__Task objective__
Wherever the word "three" appears in the entries, copy the whole line.

__Input records__
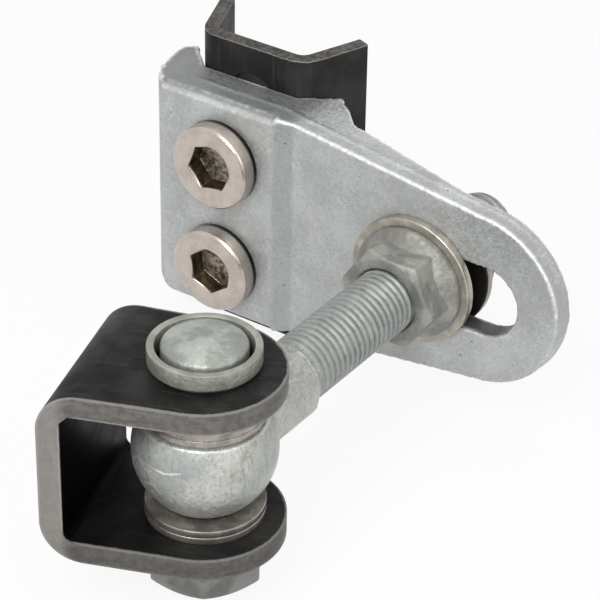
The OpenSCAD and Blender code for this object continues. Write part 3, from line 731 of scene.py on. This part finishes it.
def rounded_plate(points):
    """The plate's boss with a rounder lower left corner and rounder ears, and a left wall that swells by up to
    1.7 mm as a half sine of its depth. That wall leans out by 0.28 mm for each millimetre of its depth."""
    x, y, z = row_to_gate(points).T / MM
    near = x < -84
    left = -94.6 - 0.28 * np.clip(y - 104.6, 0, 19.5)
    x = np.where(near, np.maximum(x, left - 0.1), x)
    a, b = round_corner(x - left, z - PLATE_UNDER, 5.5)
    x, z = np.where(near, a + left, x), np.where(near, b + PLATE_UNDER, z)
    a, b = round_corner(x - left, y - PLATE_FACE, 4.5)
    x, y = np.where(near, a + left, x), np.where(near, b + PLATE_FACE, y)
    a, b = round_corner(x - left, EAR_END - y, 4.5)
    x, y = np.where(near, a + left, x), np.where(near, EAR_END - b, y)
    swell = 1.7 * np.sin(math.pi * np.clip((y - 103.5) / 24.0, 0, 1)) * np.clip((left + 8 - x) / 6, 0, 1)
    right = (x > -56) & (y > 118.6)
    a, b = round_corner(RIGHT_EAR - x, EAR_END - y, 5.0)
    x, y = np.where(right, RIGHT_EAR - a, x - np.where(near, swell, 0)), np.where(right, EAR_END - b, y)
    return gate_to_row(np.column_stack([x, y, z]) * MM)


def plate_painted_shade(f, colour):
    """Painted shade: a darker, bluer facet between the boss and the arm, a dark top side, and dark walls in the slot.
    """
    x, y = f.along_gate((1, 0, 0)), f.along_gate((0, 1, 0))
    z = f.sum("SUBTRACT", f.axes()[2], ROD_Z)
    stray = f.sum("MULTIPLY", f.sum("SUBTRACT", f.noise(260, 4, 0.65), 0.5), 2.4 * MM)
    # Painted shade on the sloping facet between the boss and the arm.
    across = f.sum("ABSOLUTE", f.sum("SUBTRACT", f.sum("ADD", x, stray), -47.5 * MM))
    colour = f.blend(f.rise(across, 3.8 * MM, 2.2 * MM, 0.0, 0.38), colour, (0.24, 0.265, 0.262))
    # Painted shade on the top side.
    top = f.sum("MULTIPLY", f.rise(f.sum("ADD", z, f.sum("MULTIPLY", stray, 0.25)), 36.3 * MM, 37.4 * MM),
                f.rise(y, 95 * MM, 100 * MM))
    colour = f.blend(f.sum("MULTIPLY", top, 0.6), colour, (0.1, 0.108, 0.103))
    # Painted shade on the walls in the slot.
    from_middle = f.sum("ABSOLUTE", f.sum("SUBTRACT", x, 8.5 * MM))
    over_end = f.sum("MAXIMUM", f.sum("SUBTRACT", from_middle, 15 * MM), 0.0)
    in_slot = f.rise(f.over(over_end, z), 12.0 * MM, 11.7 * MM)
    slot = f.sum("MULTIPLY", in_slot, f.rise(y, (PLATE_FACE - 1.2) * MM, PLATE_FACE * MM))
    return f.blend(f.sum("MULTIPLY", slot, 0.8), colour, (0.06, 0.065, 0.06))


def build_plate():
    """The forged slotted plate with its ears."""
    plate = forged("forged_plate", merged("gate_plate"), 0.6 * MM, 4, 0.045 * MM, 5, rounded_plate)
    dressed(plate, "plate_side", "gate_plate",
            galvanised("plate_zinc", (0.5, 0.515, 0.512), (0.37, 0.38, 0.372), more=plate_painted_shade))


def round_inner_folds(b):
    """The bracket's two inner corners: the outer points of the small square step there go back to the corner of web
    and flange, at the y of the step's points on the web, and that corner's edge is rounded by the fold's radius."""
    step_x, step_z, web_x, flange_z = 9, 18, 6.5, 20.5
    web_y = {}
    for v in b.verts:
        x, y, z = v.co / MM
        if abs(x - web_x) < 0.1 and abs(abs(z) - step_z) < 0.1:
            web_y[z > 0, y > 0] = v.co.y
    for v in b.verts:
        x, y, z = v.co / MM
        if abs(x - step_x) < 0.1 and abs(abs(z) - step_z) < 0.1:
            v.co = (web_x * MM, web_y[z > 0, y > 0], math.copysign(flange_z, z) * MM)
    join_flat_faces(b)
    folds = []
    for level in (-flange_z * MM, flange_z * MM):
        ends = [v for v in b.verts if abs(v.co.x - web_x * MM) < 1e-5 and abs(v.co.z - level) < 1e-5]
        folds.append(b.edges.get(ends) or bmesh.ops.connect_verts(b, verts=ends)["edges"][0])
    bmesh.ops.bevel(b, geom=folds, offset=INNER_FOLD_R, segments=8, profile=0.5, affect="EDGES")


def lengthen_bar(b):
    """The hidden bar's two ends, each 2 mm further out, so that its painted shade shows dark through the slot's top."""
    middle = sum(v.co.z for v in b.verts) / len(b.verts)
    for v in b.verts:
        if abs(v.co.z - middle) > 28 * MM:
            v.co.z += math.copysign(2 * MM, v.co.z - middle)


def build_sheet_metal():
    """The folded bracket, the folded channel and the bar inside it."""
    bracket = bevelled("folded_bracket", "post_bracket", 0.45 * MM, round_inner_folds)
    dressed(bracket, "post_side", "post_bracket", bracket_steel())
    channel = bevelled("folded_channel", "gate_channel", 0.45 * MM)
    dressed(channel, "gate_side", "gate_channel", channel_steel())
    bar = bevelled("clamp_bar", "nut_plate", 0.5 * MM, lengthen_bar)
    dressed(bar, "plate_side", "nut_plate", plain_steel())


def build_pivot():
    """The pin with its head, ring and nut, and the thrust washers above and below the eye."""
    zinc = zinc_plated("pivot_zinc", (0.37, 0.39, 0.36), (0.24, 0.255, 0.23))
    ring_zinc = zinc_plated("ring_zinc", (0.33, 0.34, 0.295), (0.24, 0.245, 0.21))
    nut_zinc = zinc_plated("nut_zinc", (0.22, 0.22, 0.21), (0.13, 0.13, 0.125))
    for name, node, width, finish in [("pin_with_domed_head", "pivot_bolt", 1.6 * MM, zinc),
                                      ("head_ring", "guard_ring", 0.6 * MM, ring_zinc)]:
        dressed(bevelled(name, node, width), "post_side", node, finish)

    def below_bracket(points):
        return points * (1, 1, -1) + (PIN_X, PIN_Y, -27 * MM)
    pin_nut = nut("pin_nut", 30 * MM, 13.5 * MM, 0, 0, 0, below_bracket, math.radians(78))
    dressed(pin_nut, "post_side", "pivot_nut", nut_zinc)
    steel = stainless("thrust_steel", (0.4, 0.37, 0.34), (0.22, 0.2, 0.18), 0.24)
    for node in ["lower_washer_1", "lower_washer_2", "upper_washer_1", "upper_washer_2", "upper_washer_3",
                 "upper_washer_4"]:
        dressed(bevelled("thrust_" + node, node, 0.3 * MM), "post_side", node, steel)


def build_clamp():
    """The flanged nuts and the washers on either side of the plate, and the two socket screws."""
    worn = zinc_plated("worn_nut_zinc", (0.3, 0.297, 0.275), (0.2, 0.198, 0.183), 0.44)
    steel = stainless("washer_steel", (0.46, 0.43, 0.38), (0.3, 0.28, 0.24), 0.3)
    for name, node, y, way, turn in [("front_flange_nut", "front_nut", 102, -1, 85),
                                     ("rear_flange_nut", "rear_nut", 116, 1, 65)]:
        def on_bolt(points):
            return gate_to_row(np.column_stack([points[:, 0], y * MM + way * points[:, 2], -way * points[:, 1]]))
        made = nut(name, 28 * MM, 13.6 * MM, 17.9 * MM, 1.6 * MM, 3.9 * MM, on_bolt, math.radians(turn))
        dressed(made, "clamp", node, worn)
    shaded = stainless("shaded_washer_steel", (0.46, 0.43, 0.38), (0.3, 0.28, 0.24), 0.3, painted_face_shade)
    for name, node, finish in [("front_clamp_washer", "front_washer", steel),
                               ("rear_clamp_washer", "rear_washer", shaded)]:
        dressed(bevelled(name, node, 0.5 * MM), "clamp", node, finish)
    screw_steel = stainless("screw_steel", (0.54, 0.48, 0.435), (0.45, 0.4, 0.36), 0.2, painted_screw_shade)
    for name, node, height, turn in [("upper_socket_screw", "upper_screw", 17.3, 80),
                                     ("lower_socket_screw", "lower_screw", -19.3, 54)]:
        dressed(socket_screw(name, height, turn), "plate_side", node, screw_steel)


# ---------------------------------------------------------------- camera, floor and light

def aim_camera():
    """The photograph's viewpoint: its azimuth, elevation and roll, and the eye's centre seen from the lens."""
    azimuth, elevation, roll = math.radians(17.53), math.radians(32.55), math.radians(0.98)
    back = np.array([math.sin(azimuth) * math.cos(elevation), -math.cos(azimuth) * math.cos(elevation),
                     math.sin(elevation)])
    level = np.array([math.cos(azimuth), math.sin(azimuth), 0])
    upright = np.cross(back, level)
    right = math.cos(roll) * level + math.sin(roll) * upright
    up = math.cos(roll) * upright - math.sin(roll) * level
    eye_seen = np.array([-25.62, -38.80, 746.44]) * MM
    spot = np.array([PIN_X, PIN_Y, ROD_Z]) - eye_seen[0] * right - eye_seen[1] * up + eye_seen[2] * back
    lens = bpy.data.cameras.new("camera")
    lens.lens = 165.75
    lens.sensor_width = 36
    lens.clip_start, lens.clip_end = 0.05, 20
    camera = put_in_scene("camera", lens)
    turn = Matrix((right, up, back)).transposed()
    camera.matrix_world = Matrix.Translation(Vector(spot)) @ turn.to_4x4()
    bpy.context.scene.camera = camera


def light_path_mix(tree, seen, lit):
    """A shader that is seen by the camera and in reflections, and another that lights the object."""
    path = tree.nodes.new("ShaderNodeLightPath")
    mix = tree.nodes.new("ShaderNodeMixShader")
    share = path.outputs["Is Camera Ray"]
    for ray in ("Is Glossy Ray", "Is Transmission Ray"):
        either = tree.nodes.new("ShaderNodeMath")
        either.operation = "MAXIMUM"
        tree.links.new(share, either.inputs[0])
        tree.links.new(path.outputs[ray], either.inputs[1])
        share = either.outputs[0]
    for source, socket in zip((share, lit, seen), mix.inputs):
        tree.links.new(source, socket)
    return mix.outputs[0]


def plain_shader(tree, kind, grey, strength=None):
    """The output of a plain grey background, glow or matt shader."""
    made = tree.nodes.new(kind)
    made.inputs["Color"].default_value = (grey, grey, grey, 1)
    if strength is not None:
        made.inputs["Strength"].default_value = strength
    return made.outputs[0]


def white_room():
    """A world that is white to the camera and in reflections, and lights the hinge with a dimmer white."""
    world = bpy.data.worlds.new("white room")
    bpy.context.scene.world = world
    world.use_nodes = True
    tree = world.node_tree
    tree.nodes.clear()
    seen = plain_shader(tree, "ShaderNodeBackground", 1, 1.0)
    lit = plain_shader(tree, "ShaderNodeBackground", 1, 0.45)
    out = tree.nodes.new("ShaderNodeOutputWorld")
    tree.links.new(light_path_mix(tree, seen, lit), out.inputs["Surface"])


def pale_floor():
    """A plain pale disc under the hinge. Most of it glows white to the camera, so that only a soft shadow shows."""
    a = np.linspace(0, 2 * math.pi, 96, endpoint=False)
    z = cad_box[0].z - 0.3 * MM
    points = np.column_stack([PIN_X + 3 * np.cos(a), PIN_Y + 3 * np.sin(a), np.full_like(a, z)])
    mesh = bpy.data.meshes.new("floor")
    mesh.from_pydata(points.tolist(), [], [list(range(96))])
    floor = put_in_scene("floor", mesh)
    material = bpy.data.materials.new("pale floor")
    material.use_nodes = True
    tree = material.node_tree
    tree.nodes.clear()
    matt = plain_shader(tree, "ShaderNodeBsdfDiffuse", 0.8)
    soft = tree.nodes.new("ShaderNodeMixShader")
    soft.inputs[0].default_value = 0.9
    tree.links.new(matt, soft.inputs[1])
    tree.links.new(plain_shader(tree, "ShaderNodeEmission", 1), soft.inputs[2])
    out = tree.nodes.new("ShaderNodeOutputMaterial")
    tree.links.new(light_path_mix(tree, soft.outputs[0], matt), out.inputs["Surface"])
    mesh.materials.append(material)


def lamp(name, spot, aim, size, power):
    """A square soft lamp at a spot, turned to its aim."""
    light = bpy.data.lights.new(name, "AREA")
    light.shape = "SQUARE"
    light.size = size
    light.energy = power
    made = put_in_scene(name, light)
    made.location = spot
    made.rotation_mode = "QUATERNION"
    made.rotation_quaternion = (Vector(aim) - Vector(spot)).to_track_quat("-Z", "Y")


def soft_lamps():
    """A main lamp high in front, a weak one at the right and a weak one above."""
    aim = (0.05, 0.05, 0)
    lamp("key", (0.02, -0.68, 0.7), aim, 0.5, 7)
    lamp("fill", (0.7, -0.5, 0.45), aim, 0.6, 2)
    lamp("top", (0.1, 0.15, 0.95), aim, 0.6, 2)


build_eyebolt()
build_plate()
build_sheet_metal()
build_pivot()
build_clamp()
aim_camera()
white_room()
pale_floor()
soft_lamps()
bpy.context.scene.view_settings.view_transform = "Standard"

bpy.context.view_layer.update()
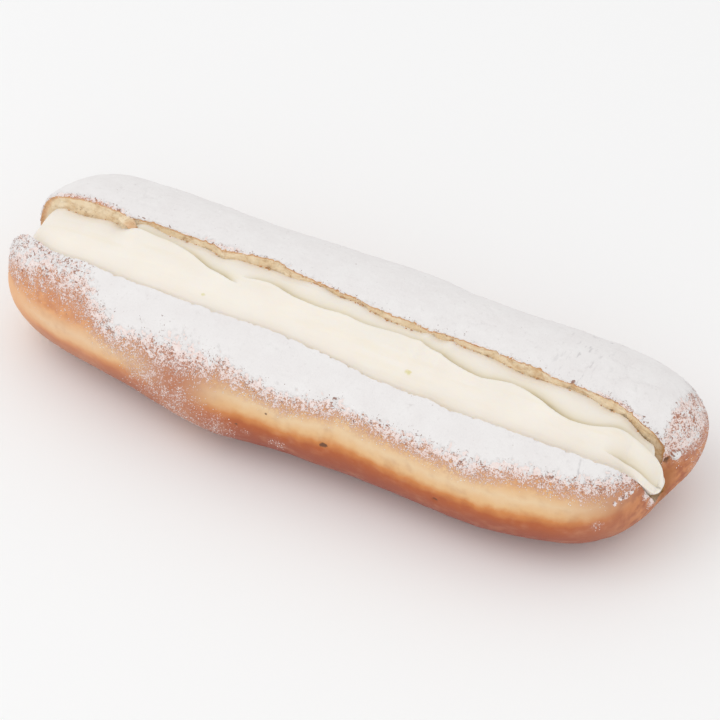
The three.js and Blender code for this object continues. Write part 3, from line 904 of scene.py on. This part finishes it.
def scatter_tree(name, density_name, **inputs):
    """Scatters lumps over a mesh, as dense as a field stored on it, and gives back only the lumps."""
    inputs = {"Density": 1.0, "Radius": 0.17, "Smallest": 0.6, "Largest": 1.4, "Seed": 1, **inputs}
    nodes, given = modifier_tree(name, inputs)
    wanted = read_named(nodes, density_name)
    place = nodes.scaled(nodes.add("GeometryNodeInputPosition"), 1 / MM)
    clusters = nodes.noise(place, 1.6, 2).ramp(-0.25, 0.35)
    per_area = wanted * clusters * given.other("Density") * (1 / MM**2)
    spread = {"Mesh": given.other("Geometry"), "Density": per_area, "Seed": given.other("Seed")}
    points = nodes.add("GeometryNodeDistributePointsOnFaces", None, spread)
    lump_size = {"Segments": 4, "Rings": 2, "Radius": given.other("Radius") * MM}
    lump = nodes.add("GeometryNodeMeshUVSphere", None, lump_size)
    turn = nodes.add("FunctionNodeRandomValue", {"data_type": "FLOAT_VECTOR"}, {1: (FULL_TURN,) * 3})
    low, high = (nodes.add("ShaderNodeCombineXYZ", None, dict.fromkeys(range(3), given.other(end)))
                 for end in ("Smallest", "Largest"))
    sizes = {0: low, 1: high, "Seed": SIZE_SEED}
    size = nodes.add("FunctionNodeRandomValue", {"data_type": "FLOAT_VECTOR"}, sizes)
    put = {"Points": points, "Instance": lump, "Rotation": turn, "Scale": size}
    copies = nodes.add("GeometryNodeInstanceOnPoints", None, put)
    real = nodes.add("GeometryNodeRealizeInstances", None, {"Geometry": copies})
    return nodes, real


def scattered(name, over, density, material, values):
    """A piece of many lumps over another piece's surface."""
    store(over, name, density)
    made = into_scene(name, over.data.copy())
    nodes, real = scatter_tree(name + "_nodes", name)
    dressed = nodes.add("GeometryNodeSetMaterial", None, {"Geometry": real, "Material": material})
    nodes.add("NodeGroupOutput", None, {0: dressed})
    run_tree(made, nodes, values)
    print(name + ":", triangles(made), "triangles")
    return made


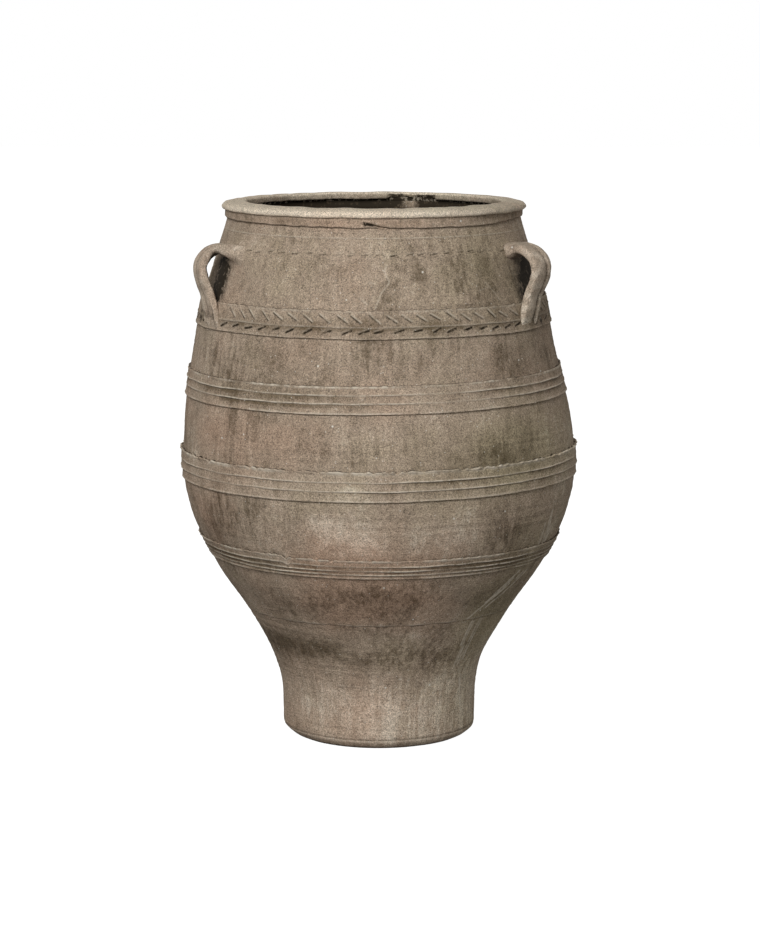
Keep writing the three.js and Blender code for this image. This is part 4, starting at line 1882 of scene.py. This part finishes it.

__Answer for the task__
The three.js and Blender code for this object continues. Write part 3, from line 904 of scene.py on. This part finishes it.
Keep writing the three.js and Blender code for this image. This is part 4, starting at line 1882 of scene.py. This part finishes it.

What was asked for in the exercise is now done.